KPMG is to cut more than 100 jobs and slash contributions to employees’ pension pots as part of a cost-saving drive accelerated by the coronavirus pandemic and looming reform of the audit profession.
Sky News has learnt that the big four accountancy firm has decided to axe just under 200 jobs across its UK workforce, the latest sign of how professional services giants are being forced to contend with growing structural headwinds.
KPMG partners and affected employees were informed about the proposals in a briefing by Bill Michael, its UK chairman, on Wednesday morning.
Under the plans, roughly 100 jobs will go from its 3000-strong consulting practice, with a similar number to be cut from its internal business services function.
KPMG is also launching a consultation on reducing employer pension contributions to 4.5% of salaries, a move that will disproportionately affect older staff on more generous retirement funding arrangements.
A person close to the firm said roughly 20% of employees would be affected because, with an average age of 27, most KPMG staff already had pension deals entitling them to employer contributions of 4.5%.
That move echoes a similar one adopted by rival Deloitte earlier in the COVID-19 crisis.
Sources said Mr Michael also told staff that KPMG was reviewing options, including the possible closure, of Makinson Cowell, a consultancy bought by the firm in 2013.
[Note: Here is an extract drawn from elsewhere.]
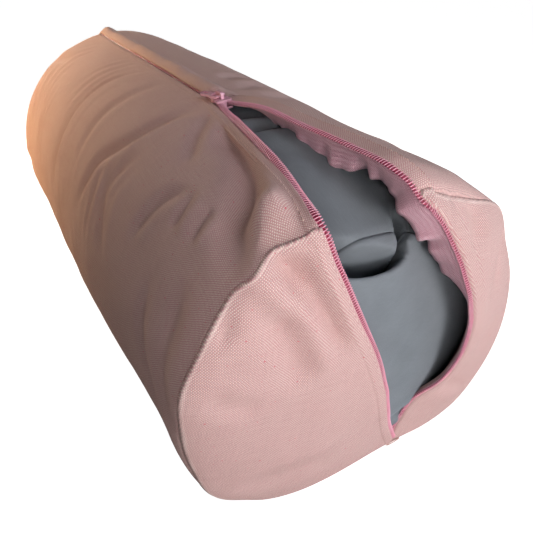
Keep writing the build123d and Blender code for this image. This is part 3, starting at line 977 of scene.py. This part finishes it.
def hanging_tape(course):
    """The same where the zip is closed, turning to hang into the open mouth with a wavy free edge."""
    edge, out, mouth = course.edge, unit(eased(course.out, 26)), unit(eased(course.mouth, 26))
    length, back = distances(edge), from_low_end(edge)
    hanging = smooth01((edge[:, 0] - 76) / 50) * smooth01((back - 128) / 38)
    tilt = np.radians(through(TAPE_TILT, back))[:, None]
    wave = (0.5 * wander(length / 6, 0.0, 41) + 0.9 * wander(length / 14, 0.0, 42))[:, None]
    drop = TAPE_DEPTH * (1 + 0.06 * wave)
    side = 2.7 + np.sin(tilt) * drop + TAPE_SWAY * wave * np.cos(tilt)
    down = -1.2 - np.cos(tilt) * drop + TAPE_SWAY * wave * np.sin(tilt)
    hung = edge[:, None] + mouth[:, None] * side[..., None] + out[:, None] * down[..., None]
    share = hanging[:, None, None]
    return flat_tape(course) * (1 - share) + hung * share


left_tape = strip("zip_tape_left_cloth", courses["left"], flat_tape(courses["left"]))
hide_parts("zip_tape_left")
right_tape = strip("zip_tape_right_cloth", courses["right"], hanging_tape(courses["right"]))
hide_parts("zip_tape_right")

# ---------- lap over the closed chain

LAP_CLOTH = 0.5  # thinner than the cover's cloth, since it is pressed down along the chain
# Section of the lap, from its root to its tucked edge: side in the zip's frame, height above the roll.
LAP_SECTION = [
    (14.5, -0.5), (12.5, 0.25), (10.5, 1.2), (8.0, 3.3), (5.5, 4.5), (2.8, 4.6), (0.4, 3.7), (-1.7, 2.35),
    (-2.6, 1.5), (-2.5, 0.9), (-1.6, 1.1), (1.0, 2.0), (4.0, 2.4), (7.0, 1.6),
]

lap_x = np.linspace(-HALF + 1, SLIDER_TAIL + 3, 170)[:, None]
fade = smooth01((SLIDER_TAIL + 2 - lap_x) / 14)
puff = 1 + 0.22 * wander(lap_x / 17, 0.0, 21) + 0.12 * wander(lap_x / 7, 5.0, 22)
shift = 0.8 * wander(lap_x / 24, 9.0, 23)
section_side, section_up = np.array(LAP_SECTION).T
lap_side = section_side + shift * (section_side < 10)
closed_side = np.maximum(lap_side, 6.0 + 0.35 * (lap_side + 2.6))
lap_side = lap_side * fade + closed_side * (1 - fade)
lap_up = section_up * puff * (0.25 + 0.75 * fade)
lap_y, lap_z = from_zip(lap_side, np.sqrt(RADIUS**2 - lap_side**2) + lap_up)
end_drop = 4 * smooth01((-HALF + 16 - lap_x) / 15)
lap_points = np.stack([lap_x + 0 * lap_y, lap_y, lap_z - end_drop], -1)
lap_uv = np.stack([lap_points[..., 0], CLOTH_ROUND - distances(lap_points, 1)], -1)
lap_faces = grid_faces(*lap_points.shape[:2])
lap = piece("cover_lap_canvas", lap_points, lap_faces, canvas, "cover_cloth", lap_uv)
thicken(lap, LAP_CLOTH, 0)
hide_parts("cover_barrel")
fold_base = from_zip(9.0, RADIUS)
fold_base[0] * MM
fold_base[1] * MM
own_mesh(lap)

# ---------- liner

# How far the liner's open-end rim has slumped inside the cover's mouth, by turn.
LINER_SEAM = [
    (-180, 3), (-120, 4), (-60, 7), (-30, 10), (-16, 15.5), (-4, 18), (6, 19), (20, 21), (45, 14),
    (80, 6), (130, 4),
]
LINER_TOP_FOLDS = [
    (2.0, 2.6, 0.2, [(84, -14), (92, -6), (100, 2), (98, 14)]),
    (4.5, 4.0, 0.35, [(103, -16), (109, -7), (113, 3), (110, 16)]),
    (1.6, 7.0, 0.3, [(126, -20), (140, -8), (152, -4), (168, -6)]),
]
LINER_CAP_FOLDS = [
    (2.5, 7.0, 0.2, [(20, 30), (34, 38), (52, 40)]),
    (1.6, 9.0, 0.2, [(-20, 130), (6, 110), (30, 96)]),
    (2.0, 6.0, 0.3, [(24, 8), (30, 20), (44, 26)]),
]
# The liner's low front has folded up over a deep pocket: (y, z) of the fold's edge from the left
# lip to the rim, how deep the pocket is and how far above the edge it reaches.
LINER_POCKET = [
    (-46, 174, 18, 12), (-31, 166.5, 28, 13), (-20, 163, 36, 13), (-8.4, 161.2, 42, 12),
    (4, 161.4, 44, 8.5), (11.8, 164.8, 42, 5.5), (15.0, 170.6, 38, 4.5), (20, 177, 28, 5),
    (27, 184, 24, 6), (38, 195, 20, 6),
]
POCKET_WAY = unit(np.array([-0.55, 0.42, -0.72]))  # the pocket runs back, down and to the right
LINER_SWELL = 7.5  # how far the liner swells up at the mouth
LINER_SLUMP_START = 112.0  # where along the roll it begins to slump
LINER_LEAN = 0.4


def pocket(y, z):
    """Depth of the pocket at points of the liner's end."""
    distance, side, (depth, reach) = nearest_on(fine_line(LINER_POCKET, 10), y, z)
    above = side * distance
    return depth * smooth01(above / 3.0) * (1 - smooth01((above - 3.0) / reach))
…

Makinson Cowell provides advice to blue-chip companies, many of them in the FTSE-100, about investors’ views, and has been well-regarded in the City for many years.
One insider said KPMG was examining options for the business, which employs 25 people, as part of “a streamlining of core services”.
Restrictions on consulting work for audit clients are also a factor in the review, the insider said.
Mr Michael told partners on Wednesday that although the firm’s performance during the pandemic had been ahead of expectations, it had accelerated the need to create a more agile business, with a firm-wide initiative to retrain and redeploy workers expected to be unveiled in the autumn.
The developments provide the latest evidence of how big four firms are being buffeted by the economic fallout from COVID-19, even as some business areas such as restructuring and insolvency work see soaring demand as a result of the crisis.
In a memo revealed by Sky News in April, Mr Michael described the coronavirus outbreak as “an economic disaster”.
Deloitte, EY, KPMG and PricewaterhouseCoopers are facing a demand from the audit regulator, the Financial Reporting Council, to submit plans for how they envisage ‘operationally separating’ their audit and consulting businesses by 2024.
Their proposals must be tabled during the autumn.
The drive for audit reform was sparked by the failures of a string of big companies, including BHS and Carillion, with accountants handed a multitude of multimillion pound fines in the last few years for perceived failures in the quality of their work.
Responding to an enquiry from Sky News, a KPMG spokesman said: “Due to changing demand from our clients as a result of the COVID-19 pandemic, we have announced proposals to make fewer than 100 positions in our consulting business redundant.
“Our consulting practice employs more than 3,000 people and is continuing to see high demand for a range of core services such as digital transformation, supply chain management and cybersecurity.
The spokesman added that the other job cuts had been accelerated by “a change in demand for some areas of our internal support provision and as a result we are proposing to make fewer than 100 roles within our business services function redundant”.